Design: Fifteen barriers and 11 facilitators to patient-physician communication about end-of-life care were generated from focus groups of patients with COPD. We subsequently conducted a cross-sectional study of 115 patients with oxygen-dependent COPD and their physicians to identify the common barriers and facilitators and examine the association of these barriers and facilitators with communication about end-of-life care.

Participants and setting: Patients with oxygen-dependent COPD were recruited from clinics at a university, county, and Veterans Affairs teaching hospital, and an oxygen delivery company. We also recruited the physician identified by each patient as the doctor primarily responsible for their lung disease.
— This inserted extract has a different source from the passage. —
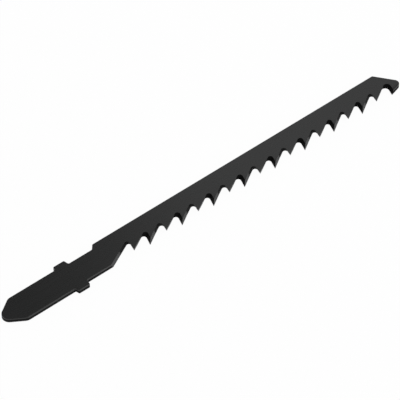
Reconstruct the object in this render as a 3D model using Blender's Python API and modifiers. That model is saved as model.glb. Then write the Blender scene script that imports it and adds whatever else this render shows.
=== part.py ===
"""A jigsaw blade with a T shank, made from one piece of sheet steel and lying on its side.

Metres, +Z up. X runs along the blade from the end of the tang to the nose, Y from the teeth
to the back, and Z through the sheet. The origin is under the middle of the blade's length,
on the shank's centre line, at the level of the tips that are set downwards.

The blank is a flat outline. Skewed gullets are then ground through its lower edge, each one
leaning the other way than its neighbours, so that every tooth has a pointed side. Last, the
teeth are bent by turns towards the side that their points are on.
"""

import math

import bmesh
import bpy
from mathutils import Matrix, Vector

MM = 0.001

# Sheet, with the soft roll that stamping leaves along the edges of the outline
OVERALL_LENGTH = 100.4 * MM
SHEET_THICKNESS = 1.0 * MM
EDGE_ROLL = 0.12 * MM
EDGE_ROLL_STEPS = 3

# Tang. Its end is a blunt point, with both flanks at one angle to the blade's length.
TANG_WIDTH = 6.2 * MM
TANG_POINT_ANGLE = math.radians(34)
TANG_POINT_RADIUS = 1.5 * MM
TANG_FLANK_RADIUS = 1.5 * MM

# Lugs, one on each side, that lock behind the clamp
LUG_SPAN = 7.9 * MM
LUG_START = 14.7 * MM
LUG_LENGTH = 2.55 * MM
LUG_SIDE_ANGLE = math.radians(10)
LUG_CORNER_RADIUS = 0.2 * MM
LUG_ROOT_RADIUS = 0.3 * MM

# Neck, and the shoulder where the back of the blade starts
NECK_WIDTH = 5.55 * MM
SHOULDER_START = 24.0 * MM
SHOULDER_ANGLE = math.radians(48)
SHOULDER_RADIUS = 0.25 * MM

# Blade, with the distance from the shank's centre line to its straight back
BACK_HEIGHT = 3.8 * MM
BLADE_WIDTH = 6.45 * MM
NOSE_ANGLE = math.radians(35)
NOSE_UNDER_ANGLE = math.radians(14)
NOSE_RADIUS = 1.0 * MM
NOSE_BACK_RADIUS = 0.4 * MM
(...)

Measurements and results: Patients were interviewed by trained research interviewers. Physician data collection was completed by mail survey. Participation rates were 40% for patients and 86% for physicians. Only 32% of patients reported having a discussion about end-of-life care with their physician. Two of 15 barriers and 8 of 11 facilitators were endorsed by > 50% of patients. The most commonly endorsed barriers were “I’d rather concentrate on staying alive,” and “I’m not sure which doctor will be taking care of me.” Two barriers were significantly associated with lack of communication, as follows: “I don’t know what kind of care I want,” and “I’m not sure which doctor will be taking care of me.” The greater the number of barriers endorsed by patients, the less likely they were to have discussed end-of-life care with physicians (p < 0.01), suggesting the validity of these barriers. Conversely, the more facilitators, the more likely patients were to report having had end-of-life discussions with their physicians (p < 0.001).

Conclusion: Although patients endorsed many barriers and facilitators, few barriers were endorsed by most patients. Barriers and facilitators associated with communication are targets for interventions to improve end-of-life care, but such interventions will likely need to address the specific barriers relevant to individual patient-physician pairs.